The entries I use, look like this:
menu=Boot Xen with 1GB for dom0:load /netbsd.xen0 console=pc;multiboot /xen44-kernel/xen.gz dom0_mem=1GB dom0_max_vcpus=1 dom0_vcpus_pin
menu=Boot Xen with dom0 in single-user mode:load /netbsd.xen0 -s;multiboot /xen44-kernel/xen.gz dom0_mem=1GB dom0_max_vcpus=1 dom0_vcpus_pin
menu=Boot GENERIC Xen with 1GB for dom0:load /netbsd.xen0gen console=pc;multiboot /xen44-kernel/xen.gz dom0_mem=1GB dom0_max_vcpus=1 dom0_vcpus_pin
Since NetBSD dom0 isn't SMP, I explicitly limit it to one CPU and
pin it to the CPU (dom0 is involved in all I/O, so I want to give
it as much advantage for speed as possible). I also limit the
memory to leave more available for the domUs.
} > They work.
} > They're being actively worked on for bugs/improvements, not abandon ware.
} The versions in pkgsrc seem to be a bit behind what the upstream xen
} project is using. However, 4.1 and 4.2 are getting security bugfixes
} (via backporting, sometimes).
4.2 is still supported upstream; however, I have no idea for
how long. Everything prior to that has reached end-of-life.
} xen 3.1 and 3.3 are really only of historical interest at this point, or
} for people that are still running them and haven't upgraded.
} Given all that, I would say that you should choose from
} and then install the matching xentools. On 4.1, I am using "xm", but
} that is deprecated and "xl" is recommended; it may be the only way on 4.2.
xm is still available, but xl is recommended. From the user's
viewpoint, it is pretty much a case of s/xm/xl/ (i.e. instead of
typing "xm list", type "xl list"). xm is still around in Xen 4.4,
but using it gives warnings about it being deprecated. I'm guessing
that means it will be gone after 4.4.
} I have found that xenkernel42 does not build on netbsd-6 i386 due to
} compiler issues with the included qemu. (It needs qemu to support HVM
} For a new install, I would recommend 4.2.

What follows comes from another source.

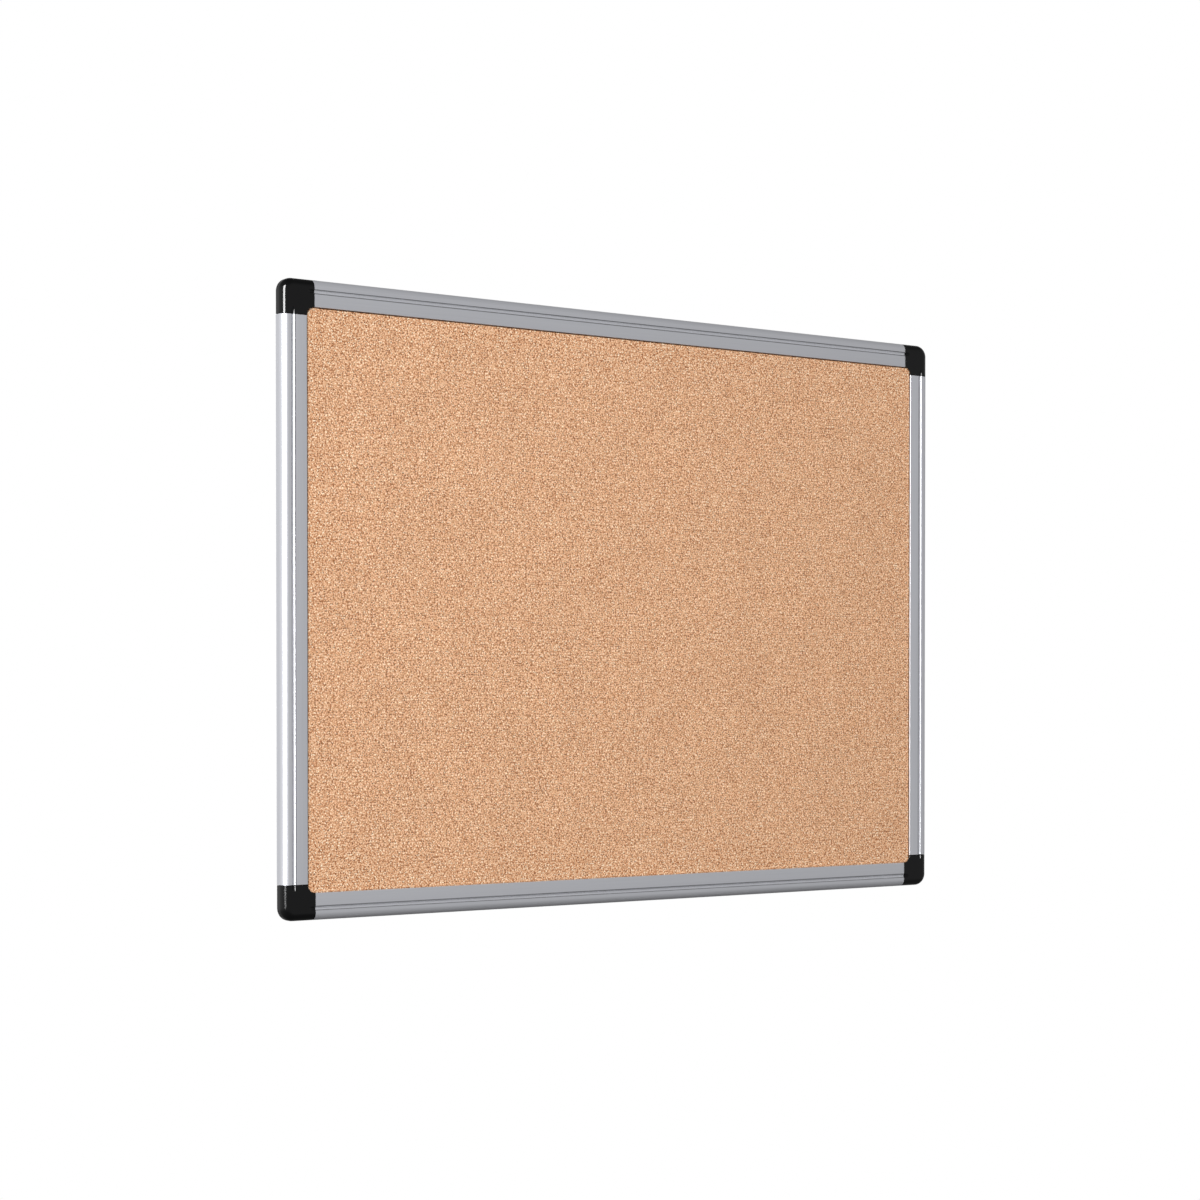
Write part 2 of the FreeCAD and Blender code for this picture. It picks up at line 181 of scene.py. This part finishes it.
def countersink(z):
    """The cutter for one screw hole in the rail's back wall."""
    bm = bmesh.new()
    over = 0.2 * MM
    taper_end = SCREW_SHANK - SCREW_HEAD
    inside = -3 * RAIL_WALL
    profile = [(SCREW_HEAD + over, over), (SCREW_SHANK, taper_end), (SCREW_SHANK, inside)]
    rings = []
    for radius, y in profile:
        ring = []
        for i in range(HOLE_SIDES):
            turn = 2 * math.pi * i / HOLE_SIDES
            x, dz = SCREW_INSET + radius * math.cos(turn), radius * math.sin(turn)
            ring.append(bm.verts.new((x, y, z + dz)))
        rings.append(ring)
    for low, high in zip(rings, rings[1:]):
        for i in range(HOLE_SIDES):
            j = (i + 1) % HOLE_SIDES
            bm.faces.new((low[i], low[j], high[j], high[i]))
    bm.faces.new(rings[0])
    bm.faces.new(rings[-1])
    return new_object("cutter", bm)


def cut(piece, cutters):
    """Takes the cutters out of the piece for good, and joins up its flat faces as far as they go."""
    for cutter in cutters:
        modifier = piece.modifiers.new("cut", "BOOLEAN")
        modifier.operation = "DIFFERENCE"
        modifier.solver = "EXACT"
        modifier.object = cutter
    bpy.context.view_layer.update()
    graph = bpy.context.evaluated_depsgraph_get()
    mesh = bpy.data.meshes.new_from_object(piece.evaluated_get(graph))
    piece.modifiers.clear()
    piece.data = mesh
    for cutter in cutters:
        bpy.data.objects.remove(cutter)
    bm = bmesh.new()
    bm.from_mesh(mesh)
    bmesh.ops.dissolve_limit(bm, angle_limit=FLAT, verts=bm.verts, edges=bm.edges)
    bmesh.ops.triangulate(bm, faces=[face for face in bm.faces if len(face.verts) > 4])
    write_mesh(bm, mesh)


def make_rail(node, material):
    """Builds the rail that stands in for one CAD rail, in the same place."""
    low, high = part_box(node)
    upright = node in ("rail_left", "rail_right")
    length = (high.z - low.z) if upright else (high.x - low.x)
    face = (high.x - low.x) if upright else (high.z - low.z)
    piece = extrude_rail(f"{node}_extrusion", length, high.y - low.y, face)
    cut(piece, [countersink(SCREW_FROM_END), countersink(length - SCREW_FROM_END)])
    turn, corner = {
        "rail_left": (0, (low.x, high.y, low.z)),
        "rail_right": (180, (high.x, high.y, high.z)),
        "rail_bottom": (-90, (high.x, high.y, low.z)),
        "rail_top": (90, (low.x, high.y, high.z)),
    }[node]
    piece.matrix_world = Matrix.Translation(corner) @ Matrix.Rotation(math.radians(turn), 4, "Y")
    piece.data.materials.clear()
    piece.data.materials.append(material)
    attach(piece, "frame")
    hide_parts(node)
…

Unless there is a particular reason to use something else, I
would definitely agree with this.
} > They perform well (i.e. the hypervisor and associated toolset impose mini=
} mum overhead on the guest OSes).
} That's not really been a big issue; overheads are reasonable and not
} particularly different from ersion to version. If you care about
} overhead, I'd recommend running PV guests.
} The biggest performance issue will be how you provide storage on the
} dom0 to hand to domU via xdb. I tend to have files in the dom0, which
} has some overhead vs raw disk (< 10% usually), and then there is some
} speed loss from e.g domU rxbd0e to the dom0 file, again < 10%.
On production systems, I tend to use LVM (now just if we had
a filesystem that supported on-line resizing). For other systems,
I often use file backed storage.
} Your other likely big issue will be having enough memory so that each
} domU has enough not to page and you don't run out. But if you stay away
} from that problem, it should work well.